Your objective
Every line in the listing is to be echoed verbatim.

Recorded information
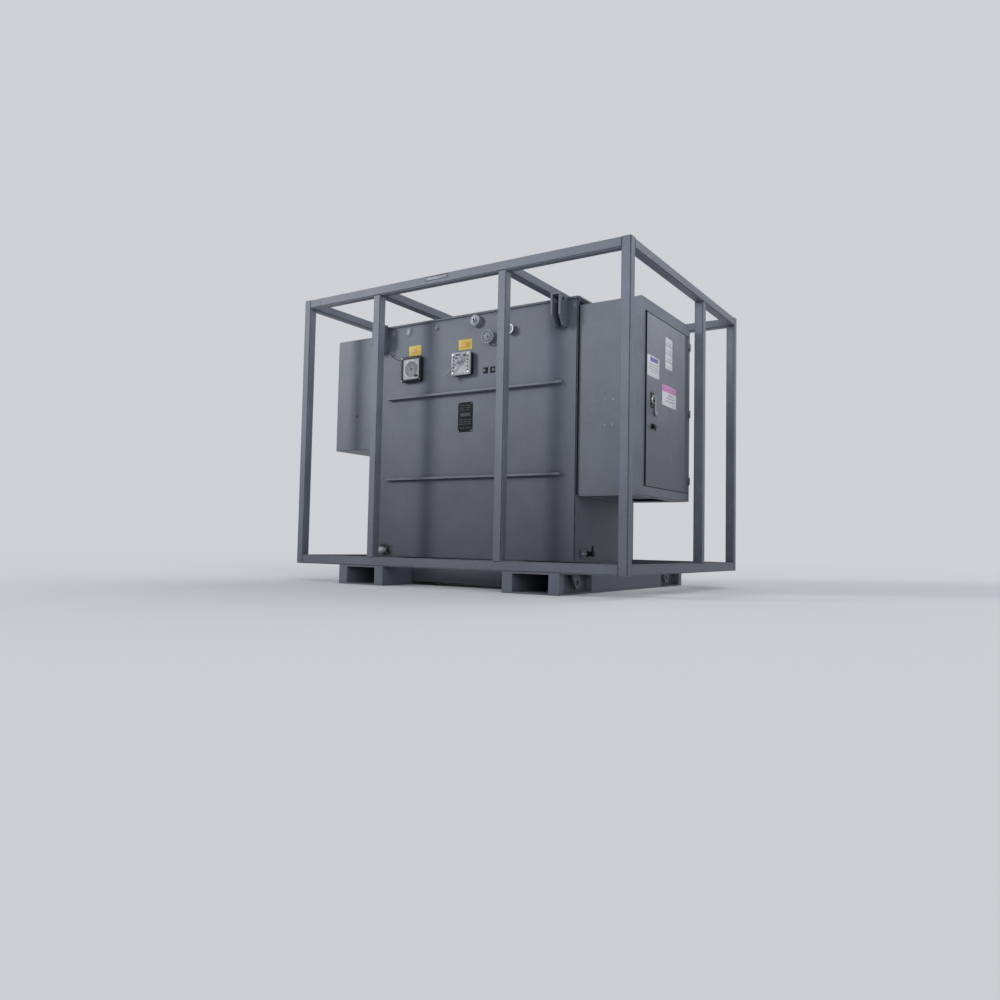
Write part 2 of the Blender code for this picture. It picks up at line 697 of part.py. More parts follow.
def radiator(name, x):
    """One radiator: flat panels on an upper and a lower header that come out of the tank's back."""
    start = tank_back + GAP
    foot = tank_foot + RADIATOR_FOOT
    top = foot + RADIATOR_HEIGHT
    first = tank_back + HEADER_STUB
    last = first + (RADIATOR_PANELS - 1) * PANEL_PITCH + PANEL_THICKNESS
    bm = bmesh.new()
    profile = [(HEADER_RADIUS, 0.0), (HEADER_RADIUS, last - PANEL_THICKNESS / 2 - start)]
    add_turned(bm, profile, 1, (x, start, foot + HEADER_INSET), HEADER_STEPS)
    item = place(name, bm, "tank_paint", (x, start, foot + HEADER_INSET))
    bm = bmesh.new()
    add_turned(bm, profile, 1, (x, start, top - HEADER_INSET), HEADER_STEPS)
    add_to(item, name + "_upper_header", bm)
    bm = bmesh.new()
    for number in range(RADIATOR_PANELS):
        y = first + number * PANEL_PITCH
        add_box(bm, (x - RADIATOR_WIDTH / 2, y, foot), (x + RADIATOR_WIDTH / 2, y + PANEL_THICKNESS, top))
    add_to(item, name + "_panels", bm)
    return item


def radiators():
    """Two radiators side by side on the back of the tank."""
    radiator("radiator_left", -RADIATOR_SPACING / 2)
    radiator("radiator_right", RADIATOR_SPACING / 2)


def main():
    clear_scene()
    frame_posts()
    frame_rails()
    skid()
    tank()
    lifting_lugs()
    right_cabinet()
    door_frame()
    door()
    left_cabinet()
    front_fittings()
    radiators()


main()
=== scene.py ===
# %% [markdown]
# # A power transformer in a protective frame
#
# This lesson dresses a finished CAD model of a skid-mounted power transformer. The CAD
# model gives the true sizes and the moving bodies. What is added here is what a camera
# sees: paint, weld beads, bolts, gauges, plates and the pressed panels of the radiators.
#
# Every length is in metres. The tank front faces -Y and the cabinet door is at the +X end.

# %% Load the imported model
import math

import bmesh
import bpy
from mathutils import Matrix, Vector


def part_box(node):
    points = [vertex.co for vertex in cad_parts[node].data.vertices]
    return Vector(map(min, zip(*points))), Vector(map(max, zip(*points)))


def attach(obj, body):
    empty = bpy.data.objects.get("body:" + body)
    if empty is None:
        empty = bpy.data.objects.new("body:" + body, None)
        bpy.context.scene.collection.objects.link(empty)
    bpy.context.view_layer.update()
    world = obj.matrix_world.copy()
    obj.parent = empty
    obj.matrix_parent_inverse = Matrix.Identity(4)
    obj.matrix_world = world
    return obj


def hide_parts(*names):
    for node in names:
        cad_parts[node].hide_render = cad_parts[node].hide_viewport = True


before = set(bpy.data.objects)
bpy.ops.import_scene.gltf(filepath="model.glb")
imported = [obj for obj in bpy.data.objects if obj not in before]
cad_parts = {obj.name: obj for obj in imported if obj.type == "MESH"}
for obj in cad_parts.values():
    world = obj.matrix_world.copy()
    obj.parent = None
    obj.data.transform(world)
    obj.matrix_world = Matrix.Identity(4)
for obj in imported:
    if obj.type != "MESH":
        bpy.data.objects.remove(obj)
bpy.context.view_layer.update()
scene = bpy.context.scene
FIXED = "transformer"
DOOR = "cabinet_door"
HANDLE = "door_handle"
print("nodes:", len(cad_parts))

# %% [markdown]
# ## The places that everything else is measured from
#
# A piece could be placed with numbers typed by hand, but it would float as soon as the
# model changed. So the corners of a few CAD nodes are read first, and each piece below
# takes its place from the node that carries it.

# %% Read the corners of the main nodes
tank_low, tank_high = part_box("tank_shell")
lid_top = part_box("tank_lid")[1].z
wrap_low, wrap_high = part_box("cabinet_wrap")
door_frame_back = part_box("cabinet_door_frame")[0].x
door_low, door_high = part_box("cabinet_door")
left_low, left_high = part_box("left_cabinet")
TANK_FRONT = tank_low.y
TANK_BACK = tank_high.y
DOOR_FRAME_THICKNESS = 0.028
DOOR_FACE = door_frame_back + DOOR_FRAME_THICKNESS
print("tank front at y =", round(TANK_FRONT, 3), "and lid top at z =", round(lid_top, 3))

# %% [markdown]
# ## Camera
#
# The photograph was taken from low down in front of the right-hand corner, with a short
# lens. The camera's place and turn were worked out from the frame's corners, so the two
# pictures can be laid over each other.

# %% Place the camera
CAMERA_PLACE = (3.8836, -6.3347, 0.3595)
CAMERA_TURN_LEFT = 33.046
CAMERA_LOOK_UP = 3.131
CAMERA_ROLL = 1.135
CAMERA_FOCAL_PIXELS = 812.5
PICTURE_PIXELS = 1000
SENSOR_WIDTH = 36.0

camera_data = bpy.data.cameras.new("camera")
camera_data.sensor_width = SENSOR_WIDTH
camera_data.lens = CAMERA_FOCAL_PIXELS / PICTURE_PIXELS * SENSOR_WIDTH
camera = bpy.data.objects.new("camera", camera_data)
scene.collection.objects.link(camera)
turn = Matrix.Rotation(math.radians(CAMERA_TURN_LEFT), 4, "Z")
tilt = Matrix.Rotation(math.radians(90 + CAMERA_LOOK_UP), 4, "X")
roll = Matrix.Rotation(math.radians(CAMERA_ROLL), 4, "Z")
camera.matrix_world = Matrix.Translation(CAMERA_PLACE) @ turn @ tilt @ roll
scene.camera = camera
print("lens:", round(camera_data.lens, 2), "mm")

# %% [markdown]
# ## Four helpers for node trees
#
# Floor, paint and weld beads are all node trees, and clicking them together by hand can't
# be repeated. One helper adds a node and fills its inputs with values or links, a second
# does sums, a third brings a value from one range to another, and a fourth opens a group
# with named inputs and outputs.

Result
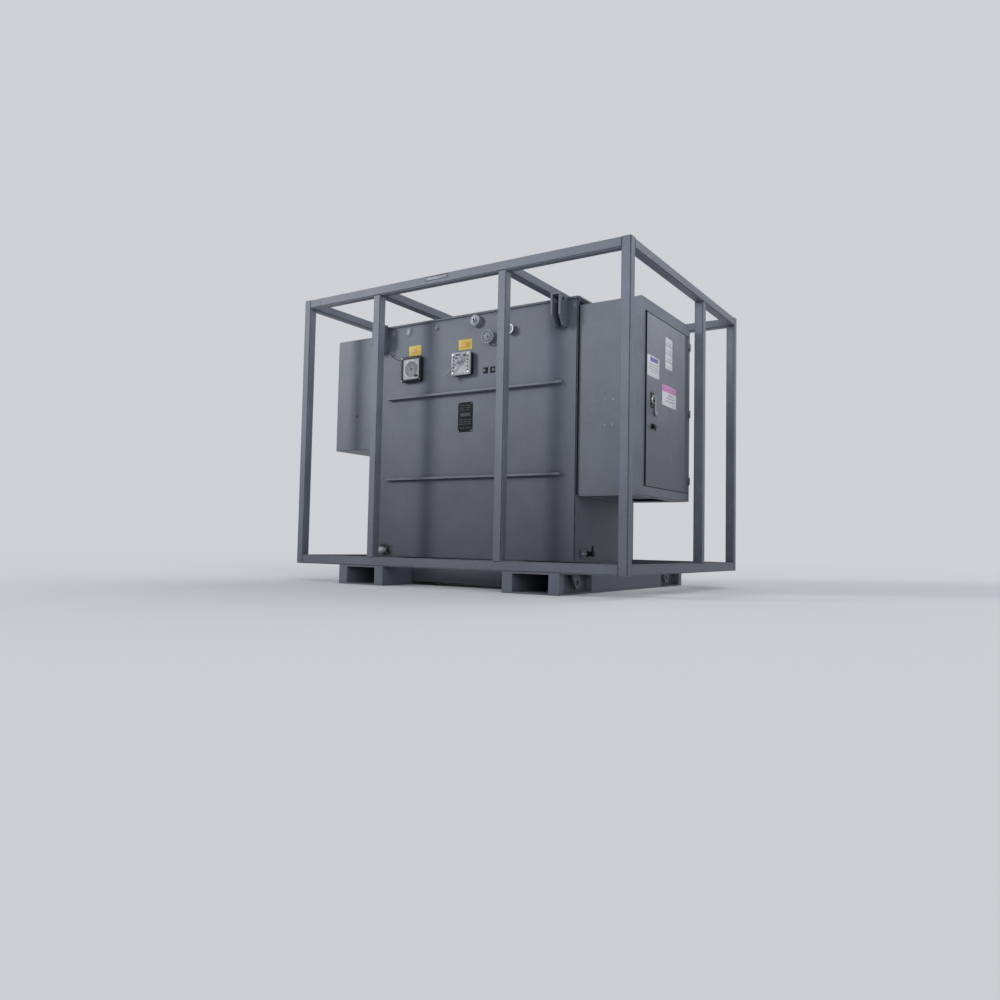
Write part 2 of the Blender code for this picture. It picks up at line 697 of part.py. More parts follow.
def radiator(name, x):
    """One radiator: flat panels on an upper and a lower header that come out of the tank's back."""
    start = tank_back + GAP
    foot = tank_foot + RADIATOR_FOOT
    top = foot + RADIATOR_HEIGHT
    first = tank_back + HEADER_STUB
    last = first + (RADIATOR_PANELS - 1) * PANEL_PITCH + PANEL_THICKNESS
    bm = bmesh.new()
    profile = [(HEADER_RADIUS, 0.0), (HEADER_RADIUS, last - PANEL_THICKNESS / 2 - start)]
    add_turned(bm, profile, 1, (x, start, foot + HEADER_INSET), HEADER_STEPS)
    item = place(name, bm, "tank_paint", (x, start, foot + HEADER_INSET))
    bm = bmesh.new()
    add_turned(bm, profile, 1, (x, start, top - HEADER_INSET), HEADER_STEPS)
    add_to(item, name + "_upper_header", bm)
    bm = bmesh.new()
    for number in range(RADIATOR_PANELS):
        y = first + number * PANEL_PITCH
        add_box(bm, (x - RADIATOR_WIDTH / 2, y, foot), (x + RADIATOR_WIDTH / 2, y + PANEL_THICKNESS, top))
    add_to(item, name + "_panels", bm)
    return item


def radiators():
    """Two radiators side by side on the back of the tank."""
    radiator("radiator_left", -RADIATOR_SPACING / 2)
    radiator("radiator_right", RADIATOR_SPACING / 2)


def main():
    clear_scene()
    frame_posts()
    frame_rails()
    skid()
    tank()
    lifting_lugs()
    right_cabinet()
    door_frame()
    door()
    left_cabinet()
    front_fittings()
    radiators()


main()
=== scene.py ===
# %% [markdown]
# # A power transformer in a protective frame
#
# This lesson dresses a finished CAD model of a skid-mounted power transformer. The CAD
# model gives the true sizes and the moving bodies. What is added here is what a camera
# sees: paint, weld beads, bolts, gauges, plates and the pressed panels of the radiators.
#
# Every length is in metres. The tank front faces -Y and the cabinet door is at the +X end.

# %% Load the imported model
import math

import bmesh
import bpy
from mathutils import Matrix, Vector


def part_box(node):
    points = [vertex.co for vertex in cad_parts[node].data.vertices]
    return Vector(map(min, zip(*points))), Vector(map(max, zip(*points)))


def attach(obj, body):
    empty = bpy.data.objects.get("body:" + body)
    if empty is None:
        empty = bpy.data.objects.new("body:" + body, None)
        bpy.context.scene.collection.objects.link(empty)
    bpy.context.view_layer.update()
    world = obj.matrix_world.copy()
    obj.parent = empty
    obj.matrix_parent_inverse = Matrix.Identity(4)
    obj.matrix_world = world
    return obj


def hide_parts(*names):
    for node in names:
        cad_parts[node].hide_render = cad_parts[node].hide_viewport = True


before = set(bpy.data.objects)
bpy.ops.import_scene.gltf(filepath="model.glb")
imported = [obj for obj in bpy.data.objects if obj not in before]
cad_parts = {obj.name: obj for obj in imported if obj.type == "MESH"}
for obj in cad_parts.values():
    world = obj.matrix_world.copy()
    obj.parent = None
    obj.data.transform(world)
    obj.matrix_world = Matrix.Identity(4)
for obj in imported:
    if obj.type != "MESH":
        bpy.data.objects.remove(obj)
bpy.context.view_layer.update()
scene = bpy.context.scene
FIXED = "transformer"
DOOR = "cabinet_door"
HANDLE = "door_handle"
print("nodes:", len(cad_parts))

# %% [markdown]
# ## The places that everything else is measured from
#
# A piece could be placed with numbers typed by hand, but it would float as soon as the
# model changed. So the corners of a few CAD nodes are read first, and each piece below
# takes its place from the node that carries it.

# %% Read the corners of the main nodes
tank_low, tank_high = part_box("tank_shell")
lid_top = part_box("tank_lid")[1].z
wrap_low, wrap_high = part_box("cabinet_wrap")
door_frame_back = part_box("cabinet_door_frame")[0].x
door_low, door_high = part_box("cabinet_door")
left_low, left_high = part_box("left_cabinet")
TANK_FRONT = tank_low.y
TANK_BACK = tank_high.y
DOOR_FRAME_THICKNESS = 0.028
DOOR_FACE = door_frame_back + DOOR_FRAME_THICKNESS
print("tank front at y =", round(TANK_FRONT, 3), "and lid top at z =", round(lid_top, 3))

# %% [markdown]
# ## Camera
#
# The photograph was taken from low down in front of the right-hand corner, with a short
# lens. The camera's place and turn were worked out from the frame's corners, so the two
# pictures can be laid over each other.

# %% Place the camera
CAMERA_PLACE = (3.8836, -6.3347, 0.3595)
CAMERA_TURN_LEFT = 33.046
CAMERA_LOOK_UP = 3.131
CAMERA_ROLL = 1.135
CAMERA_FOCAL_PIXELS = 812.5
PICTURE_PIXELS = 1000
SENSOR_WIDTH = 36.0

camera_data = bpy.data.cameras.new("camera")
camera_data.sensor_width = SENSOR_WIDTH
camera_data.lens = CAMERA_FOCAL_PIXELS / PICTURE_PIXELS * SENSOR_WIDTH
camera = bpy.data.objects.new("camera", camera_data)
scene.collection.objects.link(camera)
turn = Matrix.Rotation(math.radians(CAMERA_TURN_LEFT), 4, "Z")
tilt = Matrix.Rotation(math.radians(90 + CAMERA_LOOK_UP), 4, "X")
roll = Matrix.Rotation(math.radians(CAMERA_ROLL), 4, "Z")
camera.matrix_world = Matrix.Translation(CAMERA_PLACE) @ turn @ tilt @ roll
scene.camera = camera
print("lens:", round(camera_data.lens, 2), "mm")

# %% [markdown]
# ## Four helpers for node trees
#
# Floor, paint and weld beads are all node trees, and clicking them together by hand can't
# be repeated. One helper adds a node and fills its inputs with values or links, a second
# does sums, a third brings a value from one range to another, and a fourth opens a group
# with named inputs and outputs.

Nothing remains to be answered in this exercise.